> WORK INSTRUCTIONS
Look for the string "Blender" in every line, and copy each line that has it.

> LISTED ENTRIES

>> begin

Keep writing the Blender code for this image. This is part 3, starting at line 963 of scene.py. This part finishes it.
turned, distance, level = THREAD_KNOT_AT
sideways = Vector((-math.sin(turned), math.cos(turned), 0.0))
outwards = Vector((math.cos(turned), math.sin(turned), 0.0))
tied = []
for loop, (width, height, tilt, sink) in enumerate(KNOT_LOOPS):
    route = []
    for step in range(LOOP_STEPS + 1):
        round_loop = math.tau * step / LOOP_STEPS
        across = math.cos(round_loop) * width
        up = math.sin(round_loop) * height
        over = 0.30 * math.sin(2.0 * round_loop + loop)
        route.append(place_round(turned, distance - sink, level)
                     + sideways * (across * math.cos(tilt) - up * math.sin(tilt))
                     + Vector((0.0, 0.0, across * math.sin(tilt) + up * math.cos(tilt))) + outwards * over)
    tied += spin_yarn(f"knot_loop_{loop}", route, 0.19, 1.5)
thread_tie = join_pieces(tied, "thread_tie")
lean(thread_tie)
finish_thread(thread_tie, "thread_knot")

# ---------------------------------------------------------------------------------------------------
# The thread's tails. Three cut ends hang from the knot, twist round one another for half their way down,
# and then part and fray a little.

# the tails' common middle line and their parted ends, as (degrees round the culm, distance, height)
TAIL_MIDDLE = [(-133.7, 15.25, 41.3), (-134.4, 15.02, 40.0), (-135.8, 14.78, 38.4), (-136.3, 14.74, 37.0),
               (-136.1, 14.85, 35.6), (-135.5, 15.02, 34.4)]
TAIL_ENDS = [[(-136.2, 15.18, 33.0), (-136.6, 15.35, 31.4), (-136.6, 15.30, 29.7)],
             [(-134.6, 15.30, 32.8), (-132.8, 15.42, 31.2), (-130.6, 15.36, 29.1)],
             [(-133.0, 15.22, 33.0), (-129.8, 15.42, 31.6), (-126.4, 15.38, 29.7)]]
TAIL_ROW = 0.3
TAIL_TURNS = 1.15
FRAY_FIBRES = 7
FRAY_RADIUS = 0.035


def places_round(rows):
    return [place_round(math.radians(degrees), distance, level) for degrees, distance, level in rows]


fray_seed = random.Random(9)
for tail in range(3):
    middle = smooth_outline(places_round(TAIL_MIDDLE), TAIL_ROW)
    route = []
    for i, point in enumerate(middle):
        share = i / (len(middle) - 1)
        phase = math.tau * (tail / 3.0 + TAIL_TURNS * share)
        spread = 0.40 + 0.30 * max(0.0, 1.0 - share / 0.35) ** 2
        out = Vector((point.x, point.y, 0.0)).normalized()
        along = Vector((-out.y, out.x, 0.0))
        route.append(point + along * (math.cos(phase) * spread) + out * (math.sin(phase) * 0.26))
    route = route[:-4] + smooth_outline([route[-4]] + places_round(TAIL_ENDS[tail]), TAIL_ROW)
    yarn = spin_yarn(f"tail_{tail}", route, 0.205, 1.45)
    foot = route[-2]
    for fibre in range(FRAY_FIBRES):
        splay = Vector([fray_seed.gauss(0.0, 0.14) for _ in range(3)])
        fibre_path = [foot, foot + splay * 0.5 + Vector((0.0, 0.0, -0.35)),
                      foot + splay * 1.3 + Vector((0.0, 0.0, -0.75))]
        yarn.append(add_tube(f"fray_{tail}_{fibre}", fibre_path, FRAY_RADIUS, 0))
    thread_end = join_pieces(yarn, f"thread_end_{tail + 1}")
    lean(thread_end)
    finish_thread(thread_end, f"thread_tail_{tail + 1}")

>> end
>> begin

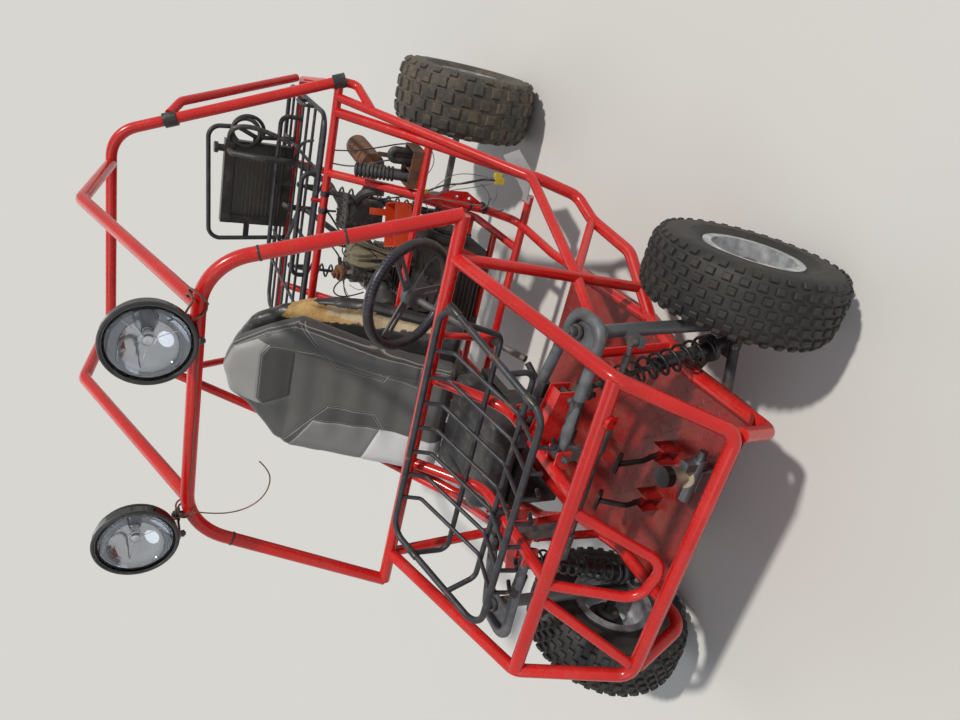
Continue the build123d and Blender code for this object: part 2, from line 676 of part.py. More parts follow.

>> end

> SOLUTION TO THE PROBLEM
Keep writing the Blender code for this image. This is part 3, starting at line 963 of scene.py. This part finishes it.
Continue the build123d and Blender code for this object: part 2, from line 676 of part.py. More parts follow.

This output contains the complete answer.